We find further support for our conclusion in analogous cases involving the setting aside of default judgments for excusable neglect pursuant to 16 A.R.S., Rules of Civil

Page 277

Procedure, rule 60(c)(1). Mistakes by attorneys’ secretaries or other office staff, in noting the time for the filing of pleadings or in actually filing the pleadings, have been held to be excusable neglect. Coconino Pulp and Paper Co. v. Marvin, 83 Ariz. 117, 317 P.2d 550 (1957); Wilshire Mortgage Corp. v. Elmer Shelton Concrete Contractor, Inc., 97 Ariz. 65, 397 P.2d 50
(1964); Kohlbeck v. Handley, 3 Ariz. App. 469, 415 P.2d 483
(1966). Similarly, the majority of jurisdictions allow the setting aside of a default judgment where the evidence indicates, alone or in conjunction with other factors, error in filing an untimely pleading due to counsel’s mistake in the entry on his office calendar. Wolfsohn v. Raab, 11 F.R.D. 254 (D.C.Pa., 1951); Barnes v. Conner, 44 A.2d 925 (D.C.Mun.Ct.App., 1945); and cases cited in Annot. 21 A.L.R.3d 1255 (1968).

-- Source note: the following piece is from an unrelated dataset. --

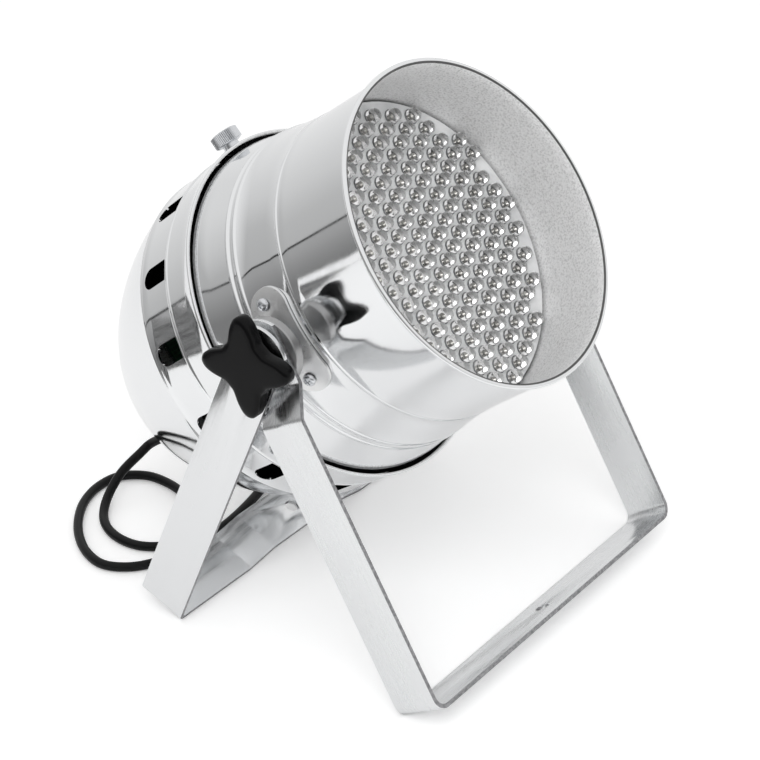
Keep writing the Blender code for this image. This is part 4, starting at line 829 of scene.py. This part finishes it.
# The two brackets: 3 mm aluminium strip, bent, with rounded ends, polished on the faces and left dark
# and sawn on the edges. The front one steps outwards, so that its legs pass outside the rear one's.
FRONT_LEAN, REAR_LEAN, ALONG_STRIP = math.radians(-30.93), math.radians(22.52), (10, 1500, 10)
FRONT = Matrix.Translation(PIVOT) @ Matrix.Rotation(FRONT_LEAN, 4, "X")
REAR = Matrix.Translation(PIVOT) @ Matrix.Rotation(REAR_LEAN, 4, "X")
front_metal = scratched_metal(
    "polished aluminium strip, front", "e8e9ea", 0.2, 0.36, FRONT, ALONG_STRIP, 0.0004
)
rear_metal = scratched_metal(
    "polished aluminium strip, rear", "e8e9ea", 0.10, 0.28, REAR, ALONG_STRIP, 0.0004
)
sawn = mottled(
    "sawn aluminium edge", {"Scale": 500, "Detail": 3}, [(0.3, "7c7c7e"), (0.7, "b4b4b6")],
    {"Metallic": 1, "Roughness": 0.45},
)[0]


def bend_path(corners, radii, steps=8):
    """The strip's middle line, its corners rounded to their radii."""
    path = [Vector(corners[0])]
    for before, corner, after, radius in zip(corners, corners[1:], corners[2:], radii):
        corner = Vector(corner)
        back_way = (Vector(before) - corner).normalized()
        ahead = (Vector(after) - corner).normalized()
        reach = radius / math.tan(back_way.angle(ahead) / 2)
        start, end = corner + back_way * reach, corner + ahead * reach
        centre = corner + (back_way + ahead).normalized() * math.hypot(radius, reach)
        for i in range(steps + 1):
            spoke = (start - centre).slerp(end - centre, i / steps).normalized() * radius
            path.append(centre + spoke)
    return path + [Vector(corners[-1])]


def bent_strip(name, path, width, top_r):
    """A strip bent along the path, mirrored, its two ends rounded about the pivot."""
    low = math.sqrt(top_r**2 - (width / 2) ** 2)
    crown = [low + (top_r - low) * math.sin(math.pi / 2 * i / 12) for i in range(13)]
    leg_x = path[0].x
    whole = [Vector((leg_x, height)) for height in crown[::-1]] + path[1:]
    whole += [Vector((-point.x, point.y)) for point in whole[::-1] if point.x > 0.001]
    bpy.ops.mesh.primitive_plane_add(size=0.001)
    made = bpy.context.object
    made.name = name
    bpy.ops.object.mode_set(mode="EDIT")
    bpy.ops.mesh.select_all(action="SELECT")
    bpy.ops.mesh.merge(type="CENTER")
    points = [Vector((x, -width / 2, z)) * MM for x, z in whole]
    bpy.ops.transform.translate(value=points[0])
    for before, after in zip(points, points[1:]):
        bpy.ops.mesh.extrude_region_move(TRANSFORM_OT_translate={"value": after - before})
    bpy.ops.mesh.select_all(action="SELECT")
    bpy.ops.mesh.extrude_region_move(TRANSFORM_OT_translate={"value": (0, width * MM, 0)})
    bpy.ops.object.mode_set(mode="OBJECT")
    for height in crown[1:]:
        share = math.sqrt(max(top_r**2 - height**2, 0.02)) / (width / 2)
        pick(made, lambda co: abs(co.z - height * MM) < 0.000001)
        bpy.ops.transform.resize(value=(1, share, 1), center_override=(0, 0, 0))
        bpy.ops.object.mode_set(mode="OBJECT")
    wall = made.modifiers.new("Wall", "SOLIDIFY")
    wall.thickness = STRIP * MM
    wall.offset = 0
    wall.use_even_offset = True
    bpy.ops.object.modifier_apply(modifier=wall.name)
    bpy.ops.object.mode_set(mode="EDIT")
    bpy.ops.mesh.select_all(action="SELECT")
    bpy.ops.mesh.normals_make_consistent(inside=False)
    bpy.ops.object.mode_set(mode="OBJECT")
    return made


def rod_between(radius, low, high, across=False):
    """A cutter for a round hole, along Z or along X."""
    bpy.ops.mesh.primitive_cylinder_add(vertices=64, radius=radius * MM, depth=(high - low) * MM)
    made = bpy.context.object
    along = Matrix.Rotation(math.pi / 2, 4, "Y") if across else Matrix.Identity(4)
    made.matrix_world = along @ Matrix.Translation((0, 0, (low + high) / 2 * MM))
    return made


def finish_strip(made, faces, place, body):
    """Breaks the strip's edges, marks its sawn sides and sets it in place."""
    break_edges(made, 0.25)
    made.data.materials.append(faces)
    made.data.materials.append(sawn)
    for face in made.data.polygons:
        face.material_index = 1 if abs(face.normal.y) > 0.9 else 0
    put(made, place, 30)
    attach(made, body)
    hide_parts(body)


END_R, PIVOT_HOLE, CLAMP_HOLE = 24.3, 5.4, 5
FRONT_WIDE, FRONT_STEP, FRONT_DROP = 35.5, 12.4, 253
REAR_WIDE, REAR_DROP, RAISED_DROP, RAMP_FOOT, RAMP_TOP = 36.7, 237.1, 230.6, 66, 42
FRONT_X, REAR_X = DISC_TO + PLAY + STRIP / 2, WASHER_TO + PLAY + STRIP / 2
OUT_X = FRONT_X + FRONT_STEP
front_corners = [(FRONT_X, 10), (FRONT_X, -24), (OUT_X, -44), (OUT_X, -FRONT_DROP), (0, -FRONT_DROP)]
front = bent_strip("bracket_front_piece", bend_path(front_corners, (6, 6, 9))[:-1], FRONT_WIDE, END_R)
for side in (-1, 1):
    # The step's notch, with 1 mm of room round the rear leg as it stands in the photograph
    bpy.ops.mesh.primitive_cube_add(size=1)
    notch = bpy.context.object
    notch.matrix_world = (
        Matrix.Rotation(REAR_LEAN - FRONT_LEAN, 4, "X")
        @ Matrix.Translation((side * REAR_X * MM, 0, -72 * MM))
        @ Matrix.Diagonal(((STRIP + 2) * MM, (REAR_WIDE + 2) * MM, 120 * MM, 1))
    )
    cut_with(front, [notch])
cut_with(front, [rod_between(PIVOT_HOLE, -200, 200, True), rod_between(CLAMP_HOLE, -270, -235)])
finish_strip(front, front_metal, FRONT, "front_bracket")

rear_corners = [(REAR_X, 10), (REAR_X, -REAR_DROP), (RAMP_FOOT, -REAR_DROP)]
rear_corners += [(RAMP_TOP, -RAISED_DROP), (0, -RAISED_DROP)]
rear = bent_strip("bracket_rear_piece", bend_path(rear_corners, (4, 3, 3))[:-1], REAR_WIDE, END_R)
cut_with(rear, [rod_between(PIVOT_HOLE, -200, 200, True), rod_between(CLAMP_HOLE, -250, -215)])
finish_strip(rear, rear_metal, REAR, "rear_bracket")

# The straps that hold the housing round the barrel, zinc-plated steel, and their screws. The top one is
# a knurled thumb screw, undone by hand to take the housing off.
finish_solids(["housing_strap_top", "housing_strap_left", "housing_strap_right"], zinc)
finish_solids(["board_spacer_1", "board_spacer_2", "board_spacer_3", "socket_latch"], zinc)
HOUSING_BAND_LONG, HOUSING_BAND_FALL, STRAP_AT = 29.7, 2.7, 14.5
housing_slope = math.atan2(HOUSING_BAND_FALL, HOUSING_BAND_LONG)
wall_r = HOUSING_RIM_R - STRAP_AT / HOUSING_BAND_LONG * HOUSING_BAND_FALL
seats = {}
for name, quarter in (("top", 0), ("left", math.tau / 3), ("right", 2 * math.tau / 3)):
    seats[name] = (
        CAN
        @ Matrix.Rotation(quarter, 4, "Z")
        @ Matrix.Translation((0, wall_r * MM, -(HOUSING_RIM_AT + STRAP_AT) * MM))
        @ Matrix.Rotation(-math.pi / 2 - housing_slope, 4, "X")
    )
KNURL_R, KNURL_HIGH, KNURL_AT, GROOVE_TURN = 10.3, 7.8, (0, 0, 9.6 * MM), 3.75
bpy.ops.mesh.primitive_cylinder_add(
    vertices=96, radius=KNURL_R * MM, depth=KNURL_HIGH * MM, location=KNURL_AT
)
knurl = bpy.context.object
bpy.ops.object.transform_apply(location=True, rotation=True, scale=True)
pick(knurl, lambda co: round(math.degrees(math.atan2(co.y, co.x)) / GROOVE_TURN) % 2 == 0)
# Every other point goes in, which leaves the ridges
bpy.ops.transform.resize(value=(0.95, 0.95, 1), center_override=(0, 0, 0))
bpy.ops.object.mode_set(mode="OBJECT")
shank = turn("thumb_screw_piece", [
    (0, 14.3), (8.2, 14.3), (9.3, 13.8), (9.6, 13.4), (9.6, 5.8), (9.2, 5.2), (8.4, 4.9), (6, 4.9), (6, 0.5),
    (5.7, 0.3), (3, 0.3), (3, -6), (0, -6),
], 64)
choose(knurl, shank)
bpy.ops.object.join()
shank.data.materials.append(zinc)
put(shank, seats["top"], 30)
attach(shank, "thumb_screw")
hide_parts("thumb_screw")
strap_head = [
    (0, 3.1), (2.0, 3.0), (3.4, 2.5), (4.2, 1.6), (4.5, 0.6), (4.4, 0.1), (2, 0.1), (2, -5), (0, -5),
]
for name in ("left", "right"):
    screw = cross_screw(f"strap_screw_{name}", strap_head, seats[name])
    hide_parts(f"housing_screw_{name}")

# The rear panel: a satin aluminium disc with the display, four buttons, the two data sockets and the
# gland of the lead.
panel_outline = [(0, 0), (61.4, 0), (62, -0.6), (62, -1.6), (61.6, -2.0), (0, -2.0)]
panel = turn("panel_disc", panel_outline, 128)
panel.data.materials.append(satin_inside)
put(panel, PANEL)
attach(panel, "can")
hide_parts("rear_panel")
smoked = mottled(
    "smoked acrylic window", {"Scale": 80}, [(0.3, "120303"), (0.7, "1c0505")], {"Roughness": 0.08}
)[0]
moulded = mottled(
    "moulded black nylon", {"Scale": 500, "Detail": 3}, [(0.3, "101011"), (0.7, "1b1b1c")], {"Roughness": 0.5}
)[0]
finish_solids(["display_window"], smoked)
finish_solids(["dmx_in_socket", "dmx_out_socket", "cable_gland", "gland_cap_nut"], moulded)
finish_solids([f"button_{i}" for i in range(1, 5)], moulded)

Clearly, whether the reasons argued in support of a “meritorious position” are valid will have to be determined on a case by case basis and when there are any facts to support the Commission’s findings or where material facts are in dispute, we will defer to the hearing officer’s conclusion. However, the facts are not in conflict here and merely reflect the frailties of human nature. If the attorney had not been aware of the time limits required for the filing of the notice of hearing, we would not hesitate to conclude there was no meritorious position. This is not the case. The attorney was aware of the 60-day time limit, but simply miscalculated, by one, the last day on which to file his request for hearing. As we noted in In Re Trull, supra:

“The fact that a claimant must take some affirmative action after every notice of claim status during the processing of his claim means we have numerous time limitation pitfalls for the unwary claimant and his attorney.” 21 Ariz. App. at 514, 520 P.2d at 1191.

If “meritorious position” has any equation with equity then the facts in this case demand relief.

The award is set aside.

OGG, P.J., and SCHROEDER, J., concurring.